Write out exactly the lines from the line with "trunk = make_trunk(parts, black)" through the line with "points = [vertex.co", both ends included, and no other line.

■ **Dataset entries**
■ ■ ■ ■ ■

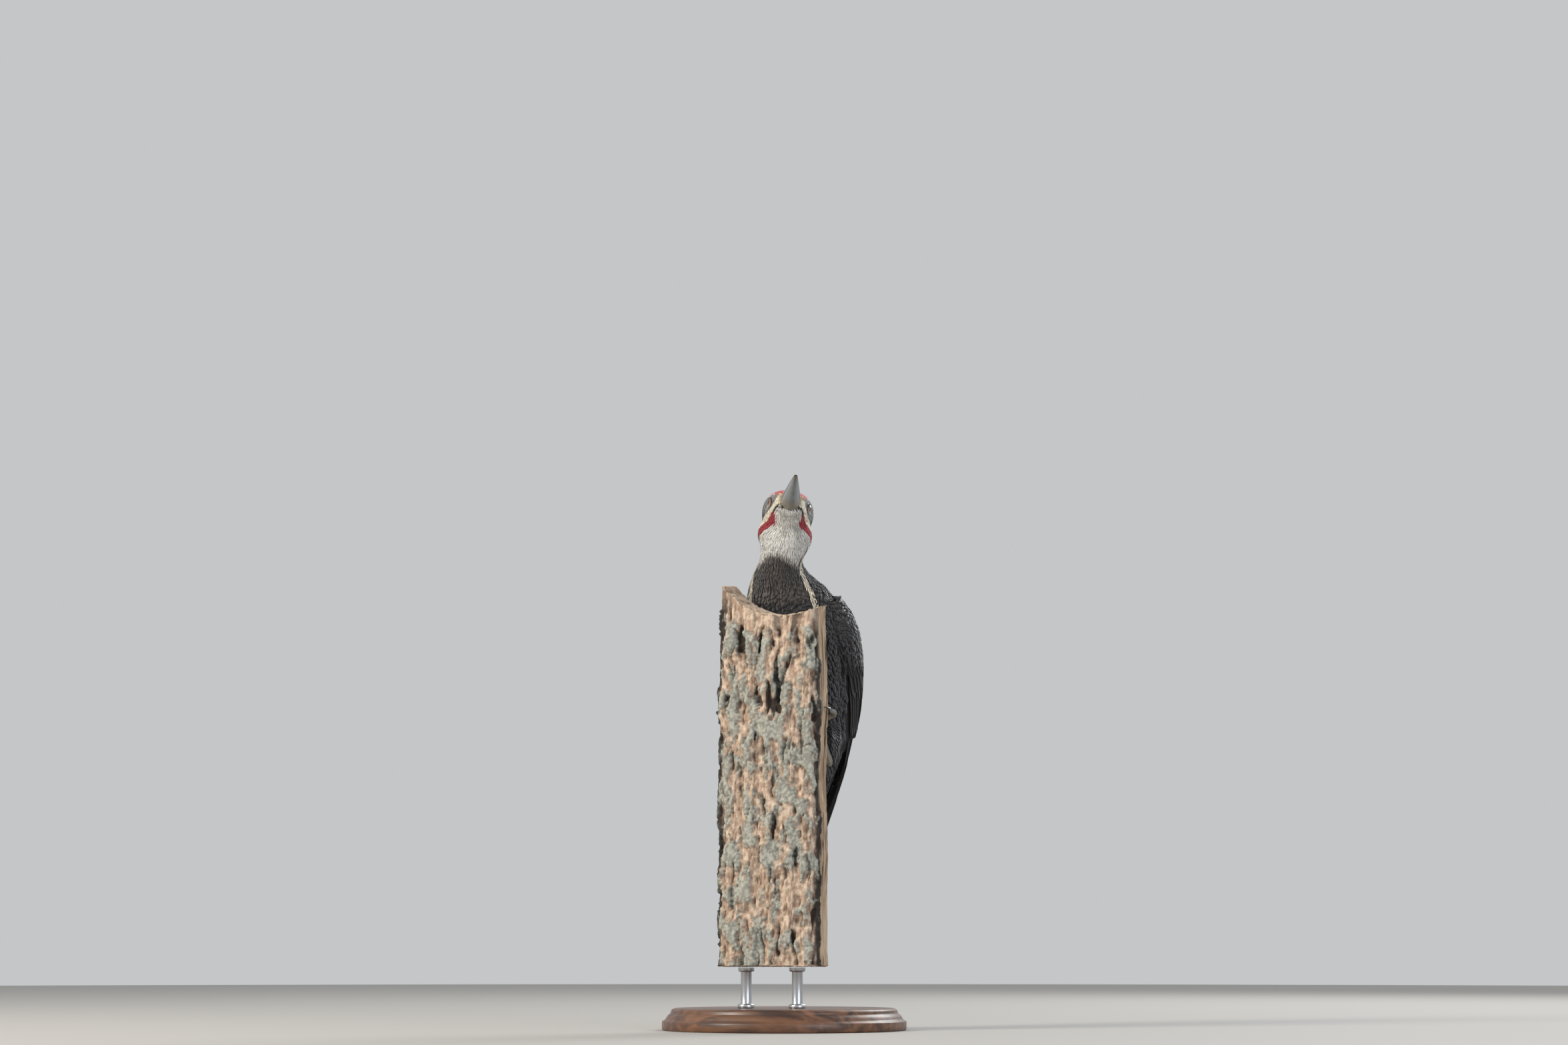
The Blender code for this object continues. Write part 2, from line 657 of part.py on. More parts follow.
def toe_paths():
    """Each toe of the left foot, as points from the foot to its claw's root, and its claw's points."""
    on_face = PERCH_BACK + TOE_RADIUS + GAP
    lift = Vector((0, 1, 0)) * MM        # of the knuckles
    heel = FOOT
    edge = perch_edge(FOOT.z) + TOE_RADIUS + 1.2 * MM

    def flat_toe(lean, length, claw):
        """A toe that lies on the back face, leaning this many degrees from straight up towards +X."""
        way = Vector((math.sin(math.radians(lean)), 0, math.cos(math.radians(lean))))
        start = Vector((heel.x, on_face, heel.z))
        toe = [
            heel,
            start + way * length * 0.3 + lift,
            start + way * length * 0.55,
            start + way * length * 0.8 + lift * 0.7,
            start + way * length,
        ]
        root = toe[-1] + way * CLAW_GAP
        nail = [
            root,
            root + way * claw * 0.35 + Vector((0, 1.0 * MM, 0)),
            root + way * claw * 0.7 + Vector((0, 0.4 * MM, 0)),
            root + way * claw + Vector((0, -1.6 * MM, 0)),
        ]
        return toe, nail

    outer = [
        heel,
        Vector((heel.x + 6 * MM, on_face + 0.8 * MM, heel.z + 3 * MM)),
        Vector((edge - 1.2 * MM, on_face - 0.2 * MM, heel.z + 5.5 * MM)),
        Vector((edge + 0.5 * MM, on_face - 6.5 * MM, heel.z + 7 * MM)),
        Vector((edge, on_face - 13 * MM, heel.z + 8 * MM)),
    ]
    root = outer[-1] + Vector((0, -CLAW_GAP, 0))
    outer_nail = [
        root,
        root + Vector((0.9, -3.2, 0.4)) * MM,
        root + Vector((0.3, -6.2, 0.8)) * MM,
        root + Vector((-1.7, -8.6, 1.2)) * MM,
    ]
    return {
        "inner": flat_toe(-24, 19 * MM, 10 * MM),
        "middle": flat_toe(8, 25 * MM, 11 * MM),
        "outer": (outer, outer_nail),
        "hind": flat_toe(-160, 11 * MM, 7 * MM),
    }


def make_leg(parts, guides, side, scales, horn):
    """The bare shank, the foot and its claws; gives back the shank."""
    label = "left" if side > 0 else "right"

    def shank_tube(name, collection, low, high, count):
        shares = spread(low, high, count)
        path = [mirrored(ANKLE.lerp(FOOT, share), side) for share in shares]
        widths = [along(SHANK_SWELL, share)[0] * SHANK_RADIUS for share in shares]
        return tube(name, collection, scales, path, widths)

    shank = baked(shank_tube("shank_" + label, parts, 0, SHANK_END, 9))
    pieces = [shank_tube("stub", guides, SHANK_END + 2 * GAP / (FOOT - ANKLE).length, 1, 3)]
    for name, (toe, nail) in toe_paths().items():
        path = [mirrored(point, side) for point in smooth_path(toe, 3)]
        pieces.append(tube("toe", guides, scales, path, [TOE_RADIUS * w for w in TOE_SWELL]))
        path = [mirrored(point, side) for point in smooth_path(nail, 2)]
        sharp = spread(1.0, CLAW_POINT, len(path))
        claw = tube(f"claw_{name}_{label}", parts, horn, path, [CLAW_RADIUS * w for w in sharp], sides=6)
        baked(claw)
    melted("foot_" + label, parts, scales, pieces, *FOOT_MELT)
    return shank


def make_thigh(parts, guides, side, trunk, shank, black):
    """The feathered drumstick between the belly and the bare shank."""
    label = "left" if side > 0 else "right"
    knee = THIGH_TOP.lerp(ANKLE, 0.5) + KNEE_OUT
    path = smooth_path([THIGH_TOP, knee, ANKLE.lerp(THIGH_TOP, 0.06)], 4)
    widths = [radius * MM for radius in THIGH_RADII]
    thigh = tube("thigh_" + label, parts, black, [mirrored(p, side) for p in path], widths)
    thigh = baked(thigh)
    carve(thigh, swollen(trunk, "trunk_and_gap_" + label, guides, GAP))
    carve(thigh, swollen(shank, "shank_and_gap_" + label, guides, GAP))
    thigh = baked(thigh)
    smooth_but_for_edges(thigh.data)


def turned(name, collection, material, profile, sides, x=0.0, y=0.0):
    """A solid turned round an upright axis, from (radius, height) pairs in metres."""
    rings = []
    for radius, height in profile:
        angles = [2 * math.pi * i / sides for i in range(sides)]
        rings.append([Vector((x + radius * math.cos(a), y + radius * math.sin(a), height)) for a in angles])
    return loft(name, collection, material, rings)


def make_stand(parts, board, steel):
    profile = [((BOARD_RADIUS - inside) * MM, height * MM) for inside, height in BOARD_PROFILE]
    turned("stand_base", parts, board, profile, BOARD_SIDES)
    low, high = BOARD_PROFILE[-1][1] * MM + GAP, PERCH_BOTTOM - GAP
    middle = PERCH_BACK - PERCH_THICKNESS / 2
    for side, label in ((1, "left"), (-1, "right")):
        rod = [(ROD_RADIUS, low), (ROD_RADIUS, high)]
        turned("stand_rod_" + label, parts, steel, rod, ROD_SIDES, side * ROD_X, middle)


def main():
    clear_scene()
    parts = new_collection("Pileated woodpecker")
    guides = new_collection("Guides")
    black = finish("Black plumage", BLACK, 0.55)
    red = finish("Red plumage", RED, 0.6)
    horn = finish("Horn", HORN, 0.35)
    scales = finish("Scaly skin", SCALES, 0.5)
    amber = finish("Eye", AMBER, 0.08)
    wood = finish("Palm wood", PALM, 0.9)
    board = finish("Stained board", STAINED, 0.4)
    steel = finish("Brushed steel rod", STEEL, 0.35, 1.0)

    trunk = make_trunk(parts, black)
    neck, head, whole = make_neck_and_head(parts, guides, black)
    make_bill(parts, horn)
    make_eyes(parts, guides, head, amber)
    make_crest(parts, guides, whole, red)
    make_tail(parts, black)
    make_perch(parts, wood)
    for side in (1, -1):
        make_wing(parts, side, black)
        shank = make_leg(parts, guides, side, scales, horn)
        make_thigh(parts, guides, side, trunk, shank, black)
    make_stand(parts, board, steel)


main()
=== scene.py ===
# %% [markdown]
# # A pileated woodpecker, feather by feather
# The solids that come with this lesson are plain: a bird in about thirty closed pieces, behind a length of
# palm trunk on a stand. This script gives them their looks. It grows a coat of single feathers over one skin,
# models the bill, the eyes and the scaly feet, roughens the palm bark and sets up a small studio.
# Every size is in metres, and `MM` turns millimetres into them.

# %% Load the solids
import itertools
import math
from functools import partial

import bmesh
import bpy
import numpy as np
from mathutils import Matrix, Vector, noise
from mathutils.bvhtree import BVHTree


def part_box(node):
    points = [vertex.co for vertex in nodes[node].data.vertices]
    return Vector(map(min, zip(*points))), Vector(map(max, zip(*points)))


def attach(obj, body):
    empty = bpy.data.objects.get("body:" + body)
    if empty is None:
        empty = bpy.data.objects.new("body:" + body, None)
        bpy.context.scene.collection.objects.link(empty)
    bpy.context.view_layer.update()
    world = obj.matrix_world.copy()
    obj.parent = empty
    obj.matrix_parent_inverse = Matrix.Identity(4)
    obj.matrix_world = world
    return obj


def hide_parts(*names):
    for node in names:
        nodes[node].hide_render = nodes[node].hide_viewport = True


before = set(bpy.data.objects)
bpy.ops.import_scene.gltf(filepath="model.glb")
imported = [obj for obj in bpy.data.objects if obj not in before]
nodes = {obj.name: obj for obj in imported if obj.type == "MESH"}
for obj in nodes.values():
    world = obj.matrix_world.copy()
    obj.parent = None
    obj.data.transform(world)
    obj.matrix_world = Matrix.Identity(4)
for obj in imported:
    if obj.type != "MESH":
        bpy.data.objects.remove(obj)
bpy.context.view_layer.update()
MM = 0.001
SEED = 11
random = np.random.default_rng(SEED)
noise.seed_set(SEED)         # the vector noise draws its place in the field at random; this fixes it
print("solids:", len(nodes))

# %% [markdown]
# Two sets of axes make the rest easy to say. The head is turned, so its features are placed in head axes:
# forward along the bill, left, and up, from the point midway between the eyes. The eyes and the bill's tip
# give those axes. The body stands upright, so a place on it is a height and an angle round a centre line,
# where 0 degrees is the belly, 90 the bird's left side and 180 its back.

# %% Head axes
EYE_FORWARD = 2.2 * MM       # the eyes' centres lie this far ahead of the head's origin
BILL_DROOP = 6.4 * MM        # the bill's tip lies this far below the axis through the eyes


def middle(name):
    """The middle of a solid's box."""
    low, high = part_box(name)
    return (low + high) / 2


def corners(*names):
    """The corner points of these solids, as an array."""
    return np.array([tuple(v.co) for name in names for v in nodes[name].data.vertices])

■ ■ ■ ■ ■

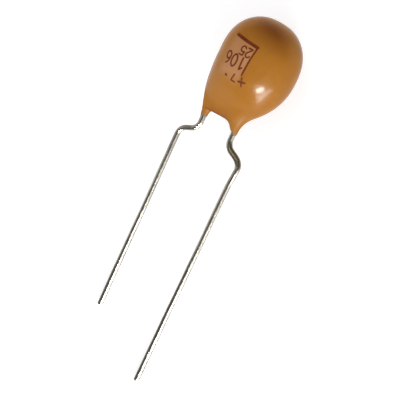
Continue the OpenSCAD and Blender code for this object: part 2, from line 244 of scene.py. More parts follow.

■ ■ ■ ■ ■

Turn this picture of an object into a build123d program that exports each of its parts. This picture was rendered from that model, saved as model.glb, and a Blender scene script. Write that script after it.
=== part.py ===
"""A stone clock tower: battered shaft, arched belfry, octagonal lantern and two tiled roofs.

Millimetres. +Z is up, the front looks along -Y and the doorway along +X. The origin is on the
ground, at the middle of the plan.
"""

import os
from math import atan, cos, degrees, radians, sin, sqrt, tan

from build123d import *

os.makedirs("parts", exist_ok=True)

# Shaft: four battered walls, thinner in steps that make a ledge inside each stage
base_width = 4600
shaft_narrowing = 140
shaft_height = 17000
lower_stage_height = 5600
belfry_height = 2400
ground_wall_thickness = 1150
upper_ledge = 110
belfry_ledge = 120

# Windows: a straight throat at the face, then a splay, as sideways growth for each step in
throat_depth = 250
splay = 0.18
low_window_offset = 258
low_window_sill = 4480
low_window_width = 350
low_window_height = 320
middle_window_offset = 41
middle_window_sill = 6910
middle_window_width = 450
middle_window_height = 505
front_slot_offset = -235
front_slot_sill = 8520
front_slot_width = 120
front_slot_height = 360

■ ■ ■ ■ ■

■ **Response**
    trunk = make_trunk(parts, black)
    neck, head, whole = make_neck_and_head(parts, guides, black)
    make_bill(parts, horn)
    make_eyes(parts, guides, head, amber)
    make_crest(parts, guides, whole, red)
    make_tail(parts, black)
    make_perch(parts, wood)
    for side in (1, -1):
        make_wing(parts, side, black)
        shank = make_leg(parts, guides, side, scales, horn)
        make_thigh(parts, guides, side, trunk, shank, black)
    make_stand(parts, board, steel)


main()
=== scene.py ===
# %% [markdown]
# # A pileated woodpecker, feather by feather
# The solids that come with this lesson are plain: a bird in about thirty closed pieces, behind a length of
# palm trunk on a stand. This script gives them their looks. It grows a coat of single feathers over one skin,
# models the bill, the eyes and the scaly feet, roughens the palm bark and sets up a small studio.
# Every size is in metres, and `MM` turns millimetres into them.

# %% Load the solids
import itertools
import math
from functools import partial

import bmesh
import bpy
import numpy as np
from mathutils import Matrix, Vector, noise
from mathutils.bvhtree import BVHTree


def part_box(node):
    points = [vertex.co for vertex in nodes[node].data.vertices]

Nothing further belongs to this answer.